Every line containing “This”
Every line containing “This”
Every line containing “This”

$ cat file.txt

Every line containing “This”
Every line containing “This”
Every line containing “That”
Every line containing “This”
Every line containing “This”

Now awk and sed are completly different than grep. awk and sed are text processors.
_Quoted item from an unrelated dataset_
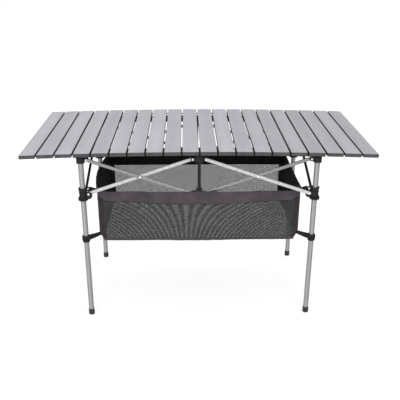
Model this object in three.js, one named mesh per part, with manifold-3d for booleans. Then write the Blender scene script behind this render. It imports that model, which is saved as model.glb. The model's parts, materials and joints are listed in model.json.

Not only the ability to find what you are looking for in text, they have the ability to remove, add and modify the text as well.
awk is mostly used for data extraction and reporting. sed is a stream editor.
 

Diff between grep, sed and awk

Example:
Sed

$ sed -i ‘s/cat/dog/’ file.txt

# this will replace any occurrence of the characters ‘cat’ by ‘dog’
Awk

$ awk ‘{print $2}’ file.txt

# this will print the second column of file.txt
Basic awk usage:
Compute sum/average/max/min/etc.
$ cat file.txt

A 10
B 20
C 60

 

$ awk ‘BEGIN {sum=0; count=0; OFS=”\t”} {sum+=$2; count++} END {print “Average:”, sum/count}’ file.txt

Average: 30
 

Diff between grep, sed and awk

Grep is useful if you want to quickly search for lines that match in a file. It can also return some other simple information like matching line numbers, match count, and file name lists.
Awk is an entire programming language built around reading CSV-style files, processing the records, and optionally printing out a result data set. It can do many things but it is not the easiest tool to use for simple tasks.
Sed is useful when you want to make changes to a file based on regular expressions. It allows you to easily match parts of lines, make modifications, and print out results. It’s less expressive than awk but that lends it to somewhat easier use for simple tasks.